▶ [Short task]: Return only this: the line with "hide_parts(CLUSTER)" and all the lines that follow it below, through the final one, exactly as they are.

--------------------------------

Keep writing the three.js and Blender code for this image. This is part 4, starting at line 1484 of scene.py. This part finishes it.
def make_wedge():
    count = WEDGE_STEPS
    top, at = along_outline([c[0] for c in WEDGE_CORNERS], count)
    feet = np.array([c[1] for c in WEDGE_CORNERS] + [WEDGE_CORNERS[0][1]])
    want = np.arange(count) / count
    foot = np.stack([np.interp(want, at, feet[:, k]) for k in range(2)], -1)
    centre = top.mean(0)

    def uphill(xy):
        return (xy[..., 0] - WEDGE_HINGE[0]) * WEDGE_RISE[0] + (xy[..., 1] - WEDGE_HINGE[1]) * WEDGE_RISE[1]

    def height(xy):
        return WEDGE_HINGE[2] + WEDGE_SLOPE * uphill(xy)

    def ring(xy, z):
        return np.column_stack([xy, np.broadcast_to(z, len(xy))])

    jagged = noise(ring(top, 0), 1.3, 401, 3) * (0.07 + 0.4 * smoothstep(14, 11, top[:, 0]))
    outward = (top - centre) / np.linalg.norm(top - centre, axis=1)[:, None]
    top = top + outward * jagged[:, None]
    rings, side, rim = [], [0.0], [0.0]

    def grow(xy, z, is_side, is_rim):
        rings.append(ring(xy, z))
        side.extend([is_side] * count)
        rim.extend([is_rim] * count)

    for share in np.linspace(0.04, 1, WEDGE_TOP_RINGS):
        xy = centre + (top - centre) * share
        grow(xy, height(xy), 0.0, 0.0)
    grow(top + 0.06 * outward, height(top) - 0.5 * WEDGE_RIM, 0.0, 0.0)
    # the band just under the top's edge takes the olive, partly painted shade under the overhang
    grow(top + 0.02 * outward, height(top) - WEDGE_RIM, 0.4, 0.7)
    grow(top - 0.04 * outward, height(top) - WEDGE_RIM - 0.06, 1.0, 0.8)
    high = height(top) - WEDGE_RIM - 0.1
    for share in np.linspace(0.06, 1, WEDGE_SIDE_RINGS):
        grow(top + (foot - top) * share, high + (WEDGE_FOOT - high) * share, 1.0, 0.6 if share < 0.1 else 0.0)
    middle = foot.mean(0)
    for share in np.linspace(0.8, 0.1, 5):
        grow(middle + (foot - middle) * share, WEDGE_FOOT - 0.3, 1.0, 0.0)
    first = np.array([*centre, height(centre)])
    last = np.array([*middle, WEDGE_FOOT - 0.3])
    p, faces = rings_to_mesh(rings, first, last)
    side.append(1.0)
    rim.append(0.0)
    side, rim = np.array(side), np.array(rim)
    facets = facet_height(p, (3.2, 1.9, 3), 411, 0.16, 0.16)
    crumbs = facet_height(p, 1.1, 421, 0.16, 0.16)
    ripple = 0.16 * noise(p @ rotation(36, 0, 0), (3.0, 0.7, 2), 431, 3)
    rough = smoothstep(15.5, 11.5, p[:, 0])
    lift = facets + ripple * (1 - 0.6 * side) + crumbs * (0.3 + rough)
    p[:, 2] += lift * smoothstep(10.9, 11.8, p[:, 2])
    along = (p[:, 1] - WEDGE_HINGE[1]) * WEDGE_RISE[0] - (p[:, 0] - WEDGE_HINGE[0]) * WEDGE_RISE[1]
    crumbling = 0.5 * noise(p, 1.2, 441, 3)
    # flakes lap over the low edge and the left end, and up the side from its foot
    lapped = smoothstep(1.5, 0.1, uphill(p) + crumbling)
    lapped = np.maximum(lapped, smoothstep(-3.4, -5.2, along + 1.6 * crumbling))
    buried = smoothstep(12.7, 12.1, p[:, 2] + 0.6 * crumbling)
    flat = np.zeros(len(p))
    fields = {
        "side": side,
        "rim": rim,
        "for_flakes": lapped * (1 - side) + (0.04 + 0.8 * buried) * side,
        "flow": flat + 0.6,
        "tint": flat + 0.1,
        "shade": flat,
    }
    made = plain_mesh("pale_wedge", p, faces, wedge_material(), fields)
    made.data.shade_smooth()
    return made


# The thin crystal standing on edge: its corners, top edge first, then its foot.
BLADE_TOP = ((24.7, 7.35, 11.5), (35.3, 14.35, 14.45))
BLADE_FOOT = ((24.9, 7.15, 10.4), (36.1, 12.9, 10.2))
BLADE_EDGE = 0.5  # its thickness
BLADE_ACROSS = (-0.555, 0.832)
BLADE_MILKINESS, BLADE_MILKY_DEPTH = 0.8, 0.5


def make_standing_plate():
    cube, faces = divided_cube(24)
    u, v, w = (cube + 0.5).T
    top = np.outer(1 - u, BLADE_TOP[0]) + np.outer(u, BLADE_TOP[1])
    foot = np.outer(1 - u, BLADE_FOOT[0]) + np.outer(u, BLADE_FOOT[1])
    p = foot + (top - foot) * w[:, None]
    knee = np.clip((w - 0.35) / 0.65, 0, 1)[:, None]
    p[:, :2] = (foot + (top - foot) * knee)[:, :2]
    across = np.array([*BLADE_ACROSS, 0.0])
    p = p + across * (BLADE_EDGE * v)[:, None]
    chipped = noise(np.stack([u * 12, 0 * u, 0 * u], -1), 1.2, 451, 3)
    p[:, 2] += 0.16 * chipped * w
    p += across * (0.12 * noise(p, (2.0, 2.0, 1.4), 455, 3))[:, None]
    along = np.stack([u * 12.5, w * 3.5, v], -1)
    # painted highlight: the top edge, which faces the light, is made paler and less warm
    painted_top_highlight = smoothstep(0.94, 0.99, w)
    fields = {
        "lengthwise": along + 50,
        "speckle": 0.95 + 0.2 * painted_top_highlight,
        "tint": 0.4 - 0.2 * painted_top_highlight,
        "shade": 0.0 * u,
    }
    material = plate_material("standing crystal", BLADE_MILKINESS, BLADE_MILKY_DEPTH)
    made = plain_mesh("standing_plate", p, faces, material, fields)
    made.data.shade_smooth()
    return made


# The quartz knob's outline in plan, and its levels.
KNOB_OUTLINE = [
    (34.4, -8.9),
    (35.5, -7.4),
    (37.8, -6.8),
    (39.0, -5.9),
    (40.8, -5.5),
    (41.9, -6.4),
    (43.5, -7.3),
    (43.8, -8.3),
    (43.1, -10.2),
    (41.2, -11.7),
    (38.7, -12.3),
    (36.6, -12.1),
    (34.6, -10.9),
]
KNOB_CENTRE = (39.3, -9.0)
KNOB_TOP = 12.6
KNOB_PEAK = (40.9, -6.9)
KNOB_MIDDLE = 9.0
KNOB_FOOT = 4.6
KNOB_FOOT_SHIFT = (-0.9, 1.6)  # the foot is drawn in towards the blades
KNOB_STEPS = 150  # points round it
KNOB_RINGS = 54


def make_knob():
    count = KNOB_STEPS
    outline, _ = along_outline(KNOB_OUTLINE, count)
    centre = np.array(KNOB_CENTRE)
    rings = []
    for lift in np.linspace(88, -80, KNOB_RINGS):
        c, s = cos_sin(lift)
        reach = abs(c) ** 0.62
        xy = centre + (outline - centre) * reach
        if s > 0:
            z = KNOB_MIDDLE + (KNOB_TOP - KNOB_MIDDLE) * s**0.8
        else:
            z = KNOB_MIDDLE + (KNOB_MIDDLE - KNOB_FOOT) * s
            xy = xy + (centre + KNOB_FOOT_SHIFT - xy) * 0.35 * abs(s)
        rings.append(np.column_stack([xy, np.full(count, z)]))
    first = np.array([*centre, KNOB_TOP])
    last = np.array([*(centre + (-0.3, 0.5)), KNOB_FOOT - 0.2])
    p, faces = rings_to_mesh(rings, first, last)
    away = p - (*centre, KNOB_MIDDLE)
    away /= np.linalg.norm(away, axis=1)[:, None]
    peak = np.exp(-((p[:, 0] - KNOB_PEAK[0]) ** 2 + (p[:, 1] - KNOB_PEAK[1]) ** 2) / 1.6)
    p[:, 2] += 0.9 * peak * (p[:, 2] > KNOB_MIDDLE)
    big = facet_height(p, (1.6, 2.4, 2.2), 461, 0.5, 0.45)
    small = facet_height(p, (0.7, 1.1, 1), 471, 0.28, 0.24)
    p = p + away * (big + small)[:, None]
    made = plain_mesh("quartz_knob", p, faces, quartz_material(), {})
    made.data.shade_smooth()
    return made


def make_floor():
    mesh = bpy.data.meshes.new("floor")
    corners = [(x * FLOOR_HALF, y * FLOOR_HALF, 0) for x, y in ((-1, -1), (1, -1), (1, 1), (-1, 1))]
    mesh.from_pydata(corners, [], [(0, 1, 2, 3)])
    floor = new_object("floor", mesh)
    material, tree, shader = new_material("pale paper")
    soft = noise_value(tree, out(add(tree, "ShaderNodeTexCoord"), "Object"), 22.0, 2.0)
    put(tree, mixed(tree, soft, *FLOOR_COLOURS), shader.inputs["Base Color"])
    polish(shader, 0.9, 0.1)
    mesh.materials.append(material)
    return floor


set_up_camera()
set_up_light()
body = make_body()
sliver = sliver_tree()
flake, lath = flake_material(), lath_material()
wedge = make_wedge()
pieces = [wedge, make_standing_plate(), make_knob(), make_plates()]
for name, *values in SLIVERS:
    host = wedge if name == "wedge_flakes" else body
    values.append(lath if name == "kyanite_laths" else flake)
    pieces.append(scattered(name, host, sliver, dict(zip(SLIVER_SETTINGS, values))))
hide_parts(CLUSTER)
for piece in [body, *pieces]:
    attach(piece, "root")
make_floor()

--------------------------------

▶ [Solution for this problem]:
hide_parts(CLUSTER)
for piece in [body, *pieces]:
    attach(piece, "root")
make_floor()